One of my friends, a writer and artist named Creatrix Tiara, put it nicely on Facebook: “[I]f you look at the creator’s explanation closely there is a good reason for it: [It is] defining cats as being part of the animal class, which is strictly animal-like and doesn’t partake in human activities such as dressing up and doing all kinds of things. It’s a similar difference to Goofy vs Pluto: in Hello Kitty’s world, cats mean a specific thing. On Metafilter someone called her a “[ailuromorphized] human” … she is a catgirl! Who is more cat than girl, but a catgirl anyway! Like a mermaid or a centaur!”

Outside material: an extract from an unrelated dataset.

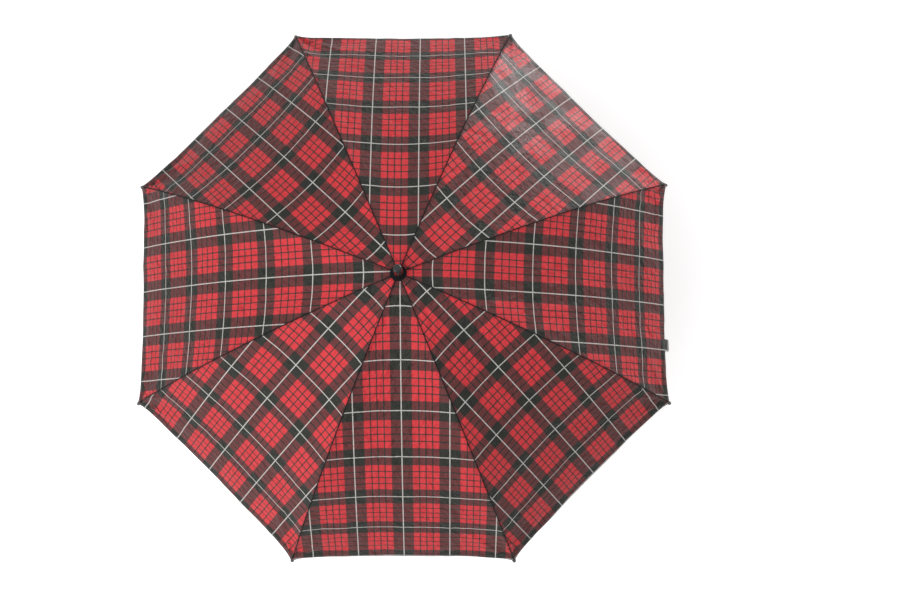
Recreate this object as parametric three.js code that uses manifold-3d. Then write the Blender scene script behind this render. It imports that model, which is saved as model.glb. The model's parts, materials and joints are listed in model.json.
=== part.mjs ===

My Google-fu has failed me in discovering what “ailuromorphized” means. A great big, platinum-coated No-Prize to anyone who can figure it out for me. But the basic point seems to hold true: In cartoon universes, there are a lot of animal-human hybrids living alongside regular, nonsentient animals.
The MetaFilter thread is a great place to go if you want to see just how much mental energy really smart people can put into this sort of thing. It’s a good start to see the sort of discussion happening all over the Internet. But in the end, Hello Kitty will probably continue to thrive. For 40 years, she has been an icon on every kind of merchandise you can imagine, and that’s not even counting the unofficial stuff, such as people who customize 9mm handguns and automatic rifles with Hello Kitty emblems. (No, really.) That’s not going to go away. I will say, though, that if you think of Hello Kitty as an English girl in third grade, those vibrators that became very popular a few years back look even weirder than before.
What do you think? Is Hello Kitty a cat or a girl? Does it matter?